Obama has spoken sparingly about the opportunity (and burden) presented to him as the country's first black president but he is clearly aware of the fact that the eyes of the world are on him and what he does over the next four (or eight) years will have an impact long after he has left office.

In an interview with Post editors are reporters just before he was sworn in as the nation's 44th president, Obama called his election a "radical thing" in that the nation's children would grow up thinking that it was entirely normal that the president was black. "I wouldn't underestimate the force of that," he added.

There is a direct link between his election and the Sotomayor pick, a series of firsts that reaffirm the idea that anyone born in this country can grow up to be anything they can achieve.

"No dream is beyond our reach in the United States," Obama said in announcing Sotomayor as his pick this morning.

Finally, the Sotomayor selection is a sign that Obama knows he is riding high in terms of personal popularity and job approval and isn't afraid to pick someone that will enrage the conservative right.

Sotomayor, who has been the favorite since Justice David Souter was announced, came under a blistering critique from some Republicans for statements she has made in the past that suggested a belief in judicial activism. In one particularly well-circulated clip, Sotomayor says that "the court of appeals is where policy is made" before joking: "I know this is on tape and I shouldn't ever say that because we don't make law."

Conservative groups are already rallying against the idea of Sotomayor on the court. "Judge Sotomayor is a liberal judicial activist of the first order who thinks her own personal political agenda is more important that the law as written," said Wendy Long of the Judicial Confirmation Network in a statement on the pick.

Obama was well aware that selecting Sotomayor would create this sort of reaction on the right and possibly lead to a more contentious hearing in the Senate Judiciary Committee and vote on the floor of the Senate than some of the other names that had been floated.
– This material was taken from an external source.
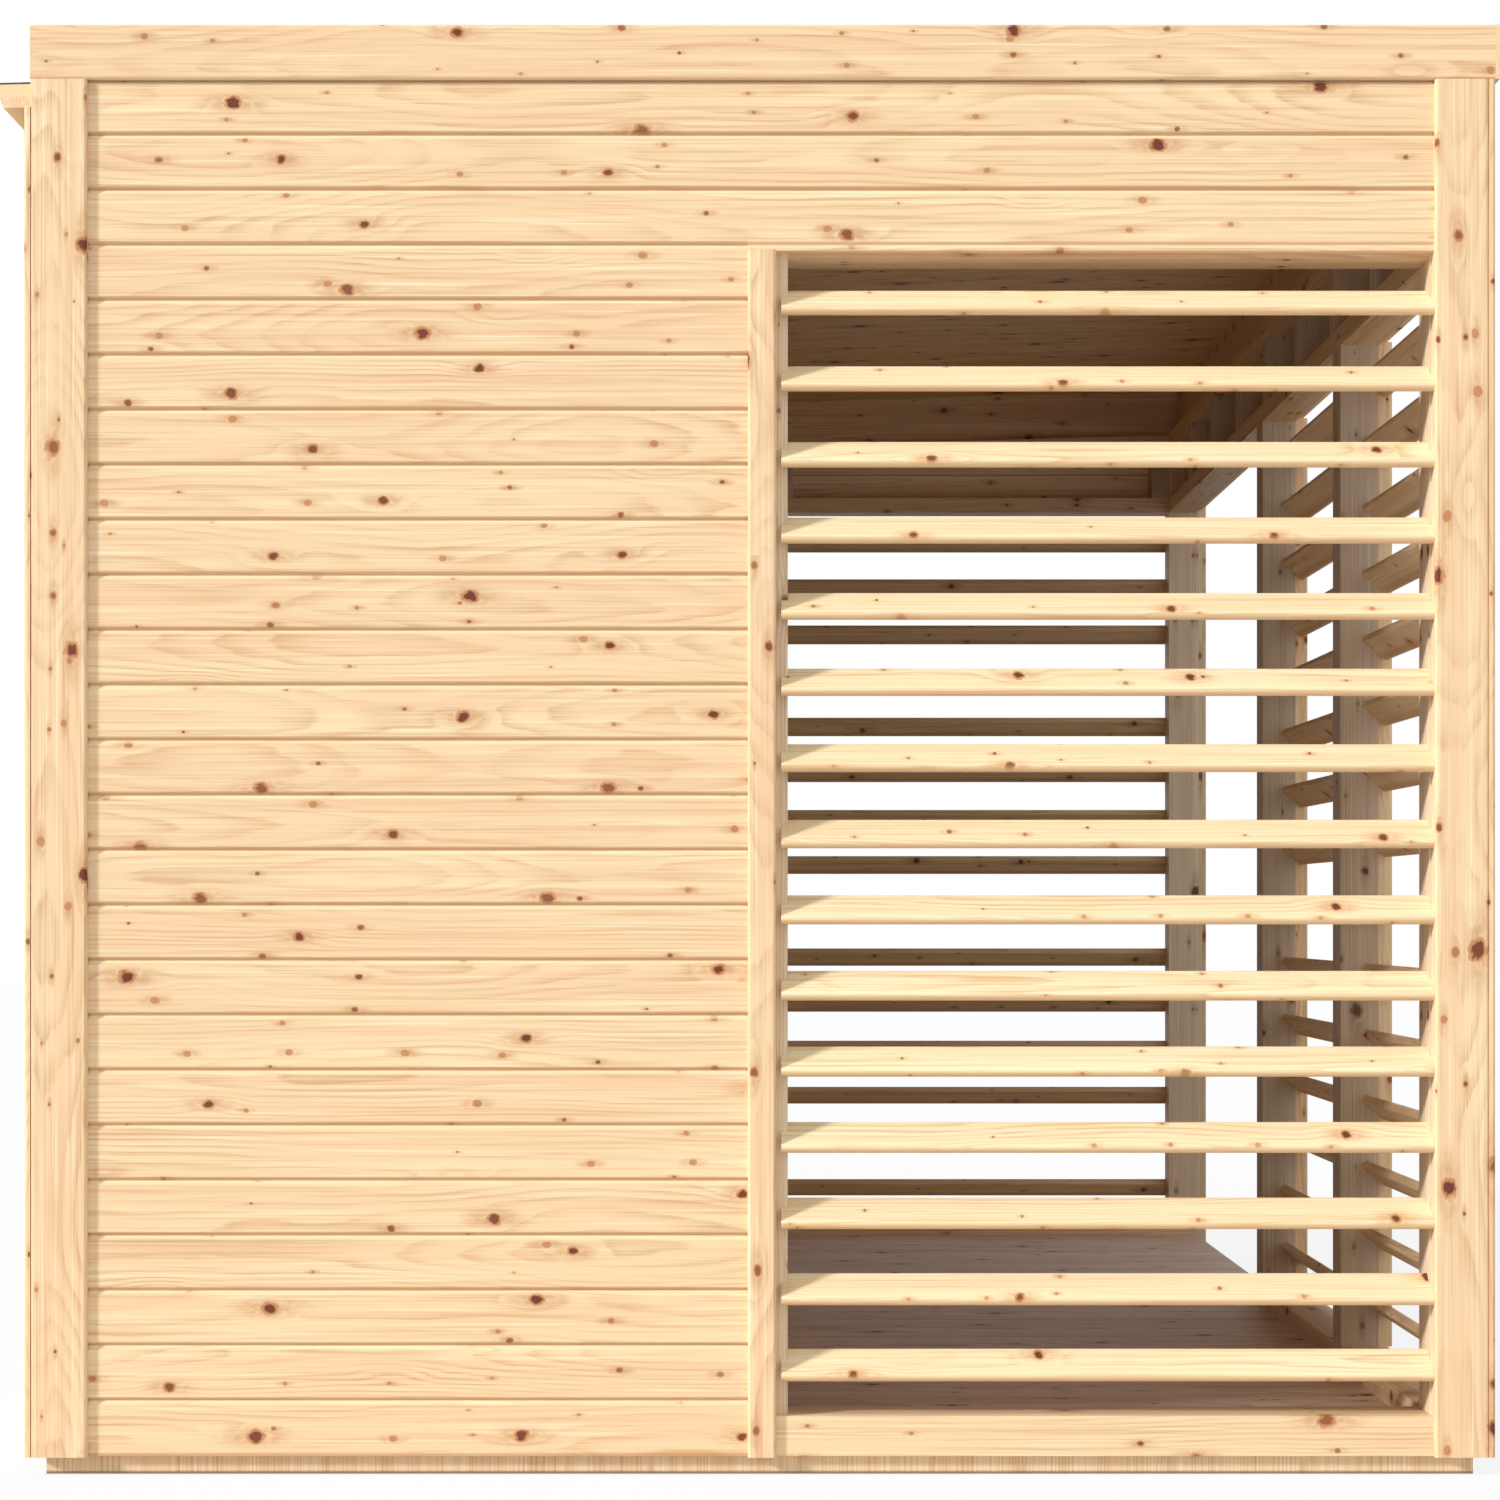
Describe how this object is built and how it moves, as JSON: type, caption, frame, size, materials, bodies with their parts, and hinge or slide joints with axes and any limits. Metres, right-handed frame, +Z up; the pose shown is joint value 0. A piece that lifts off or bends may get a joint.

The simple fact: this appears to be a fight he welcomes because of the current political environment. Democrats stand at 59 seats in the Senate (Democrat Al Franken could well be seated by the time Sotomayor is up for a confirmation vote) and Obama is not only popular but also trusted by the American people, according to recent polls.

Republicans, on the other hand, have staggered around leaderless since the 2008 election -- watching helplessly as the unpopular former vice president has stepped into the void.

Republicans will, almost certainly, use the Sotomayor pick as a rallying cry for a dispirited party. But, in picking Sotomayor, Obama is expressing his supreme confidence that even a united GOP can't beat the White House.